Irina Bokova, Director General of UNESCO, yesterday issued a statement on linguistic diversity on the Internet. The focus of the statement was Internationalised Domain Names (IDNs). It has been possible for Internet users to register IDNs for over a decade, and since 2009 a series of country code IDNs have become available, for example, Russian Federation, Republic of Korea, Qatar, China. Progress on IDN deployment is being tracked in the annual EURid/UNESCO World Report on IDNs.

Ensuring universal resolution of domain names in every script is a complex technical task, and Bokova rightly praises the technical community for their achievements.

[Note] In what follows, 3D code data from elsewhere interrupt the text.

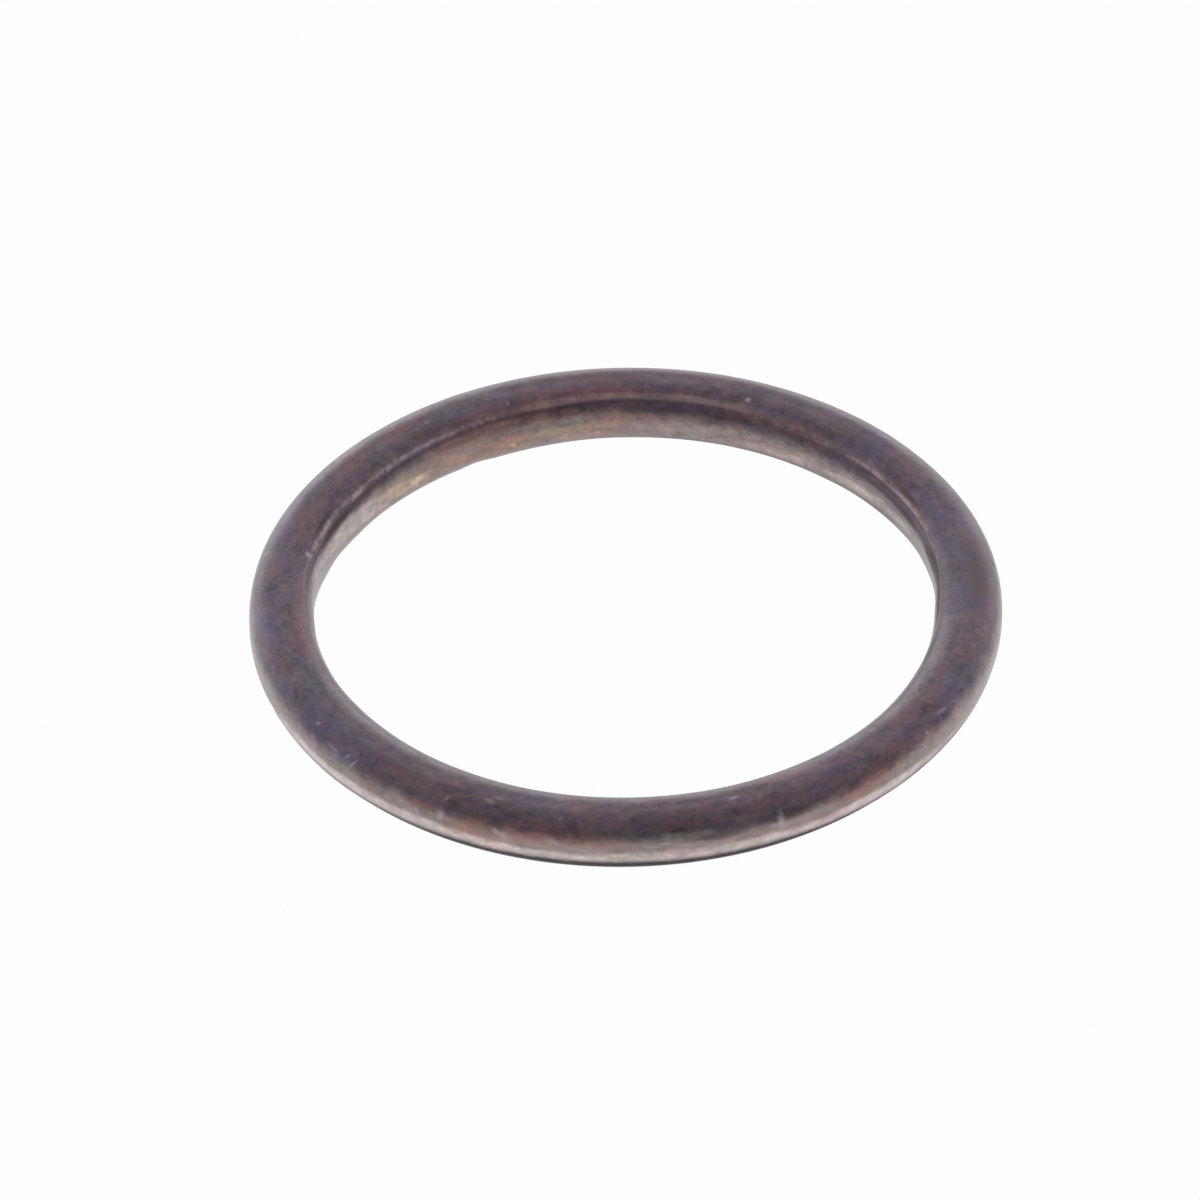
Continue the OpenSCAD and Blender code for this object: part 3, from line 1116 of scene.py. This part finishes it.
def set_world(studio):
    """Soft light all round, brightest opposite the camera and dimmest low down on the camera's side."""
    world = bpy.data.worlds.new("studio_light")
    world.use_nodes = True
    bpy.context.scene.world = world
    bench = Bench(world.node_tree)
    direction = bench.out(bench.node("ShaderNodeTexCoord"), "Generated")
    height = bench.out(bench.node("ShaderNodeSeparateXYZ", values={0: direction}), "Z")
    to_camera = (0, -math.cos(studio.elevation), math.sin(studio.elevation))
    away = (0.5 - bench.dot(direction, to_camera) * 0.5) ** SKY_FADE
    sky = bench.mix(away, rgba(studio.near_sky), rgba(studio.far_sky))
    brightest = (-math.sin(studio.light_turn), math.cos(studio.light_turn), 0)
    far_share = bench.dot(direction, brightest) * 0.5 + 0.5
    horizon = bench.mix(far_share, rgba(studio.near_horizon), rgba(studio.far_horizon))
    colour = bench.mix((1 - abs(height)) ** HORIZON_FADE, sky, horizon)
    light = bench.node("ShaderNodeBackground", values={"Color": colour, "Strength": 1.0})
    bench.node("ShaderNodeOutputWorld", values={"Surface": bench.out(light)})


def set_camera(studio, middle):
    """Aims the camera a little beside the ring's middle, as far as the settings say."""
    data = bpy.data.cameras.new("camera")
    data.lens = studio.lens
    data.sensor_width = SENSOR_WIDTH
    data.clip_end = FARTHEST_SEEN
    camera = bpy.data.objects.new("camera", data)
    bpy.context.scene.collection.objects.link(camera)
    turned = Matrix.Rotation(QUARTER - studio.elevation, 4, "X") @ Matrix.Rotation(studio.roll, 4, "Z")
    aim = turned @ Vector((-studio.aim_left, studio.aim_up, studio.distance))
    camera.matrix_world = Matrix.Translation(middle + aim) @ turned
    bpy.context.scene.camera = camera


# The add-on

class GASKET_OT_roll_ring(bpy.types.Operator):
    """Roll the gasket ring from its sheet, and give it its worn, heat-tinted surface"""

    bl_idname = "gasket.roll_ring"
    bl_label = "Roll the ring"

    def execute(self, context):
        sizes, finish = context.scene.gasket_sizes, context.scene.gasket_finish
        bm = bmesh.new()
        reaches = draw_section(bm, sizes)
        sweep_ring(bm, sizes.sector_slices)
        sheet = Sheet(bm, sizes, reaches.whole)
        sheet.stray()
        sheet.press()
        sheet.paint()
        sheet.unroll()
        for face in bm.faces:
            face.smooth = True
        ring = add_mesh("copper_ring", bm)
        ring.data.materials.append(make_copper(finish, reaches, sheet.ring_r))
        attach(ring, BODY)
        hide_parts(NODE)
        return {"FINISHED"}


class GASKET_OT_set_studio(bpy.types.Operator):
    """Lay the white floor, light the studio softly and set the camera"""

    bl_idname = "gasket.set_studio"
    bl_label = "Set the studio"

    def execute(self, context):
        studio, sizes = context.scene.gasket_studio, context.scene.gasket_sizes
        low, high = cad_box
        set_floor(studio, sizes)
        set_world(studio)
        set_camera(studio, (low + high) / 2)
        context.scene.view_settings.view_transform = "Standard"
        return {"FINISHED"}


class GASKET_PT_sidebar(bpy.types.Panel):
    """The ring's and the studio's buttons and values"""

    bl_idname = "GASKET_PT_sidebar"
    bl_label = "Gasket ring"
    bl_space_type = "VIEW_3D"
    bl_region_type = "UI"
    bl_category = "Gasket"

    def draw(self, context):
        scene = context.scene
        self.layout.operator(GASKET_OT_roll_ring.bl_idname)
        self.layout.operator(GASKET_OT_set_studio.bl_idname)
        for group in (scene.gasket_sizes, scene.gasket_finish, scene.gasket_studio):
            box = self.layout.box()
            for name in group.__annotations__:
                box.prop(group, name)


CLASSES = (
    RingSizes,
    CopperFinish,
    StudioSettings,
    GASKET_OT_roll_ring,
    GASKET_OT_set_studio,
    GASKET_PT_sidebar,
)


def register():
    for cls in CLASSES:
        bpy.utils.register_class(cls)
    bpy.types.Scene.gasket_sizes = bpy.props.PointerProperty(type=RingSizes)
    bpy.types.Scene.gasket_finish = bpy.props.PointerProperty(type=CopperFinish)
    bpy.types.Scene.gasket_studio = bpy.props.PointerProperty(type=StudioSettings)


def unregister():
    del bpy.types.Scene.gasket_studio
    del bpy.types.Scene.gasket_finish
    del bpy.types.Scene.gasket_sizes
    for cls in reversed(CLASSES):
        bpy.utils.unregister_class(cls)


def main():
    register()
    bpy.ops.gasket.roll_ring()
    bpy.ops.gasket.set_studio()


if __name__ == "__main__":
    main()
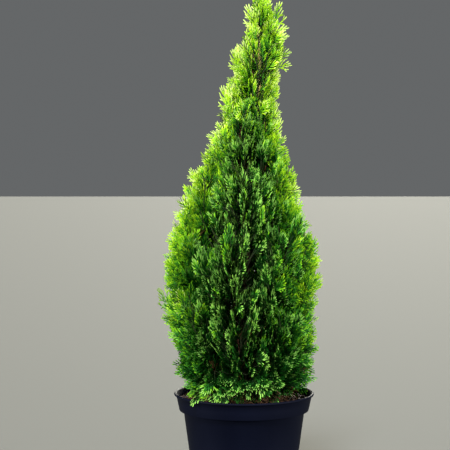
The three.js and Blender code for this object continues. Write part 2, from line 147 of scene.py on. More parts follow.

On the content side, the news is positive. In the past four or five years, web content has become much more linguistically diverse, and last year’s Broadband Commission Report predicted that by 2015 Chinese would become the largest single web language.

In contrast, adoption of IDNs is stuttering. On the positive side, there are approximately 5 million IDNs in existence, and countries are continuing to innovate and explore ways to make their offering more attractive. For example, Vietnam has achieved over 800,000 IDN registrations in a year by giving them away for free. Reports from the Russian Federation continue to be positive, especially about user acceptance.

The uncomfortable fact remains, however, that using IDNs is painful. It takes a level of focus and devotion that few if any have for a domain name. Browsers handle IDNs inconsistently – often displaying a meaningless string of letters and numbers. This is confusing for a user, because they have no visual confirmation that the site they thought they were visiting is not a spoof.

Until last year, it was not possible to send an email using IDN. 2012 saw the completion of the necessary technical standards, and the successful sending of the first IDN email message.

Bokova is right that the next obstacles to more widespread adoption are technical. Not at the standards level, but application providers, browser manufacturers, search engines, mobile device manufacturers hold the key. You can’t open a Facebook account with an IDN. Even Chinese and Russian search engines don’t display IDN links. You can’t send an IDN email.

Unless this changes, we risk a divergence between the Net’s navigation system (which continues to be ASCII/English language dominated) and online content (in which linguistic diversity is thriving). The progress of online linguistic diversity proves what we knew anyway – people want to write, read and communicate in their own language. But if they can’t read the road signs, the Internet’s navigation system – how is anyone going to find their way around?

Bokova asks the technical community “to untangle these issues and release the full power of the Internet,” and notes that “we need the support of all actors to make this a reality”. The standards are there – it’s now up to vendors, mobile manufacturers, search engines and social networks to do their bit.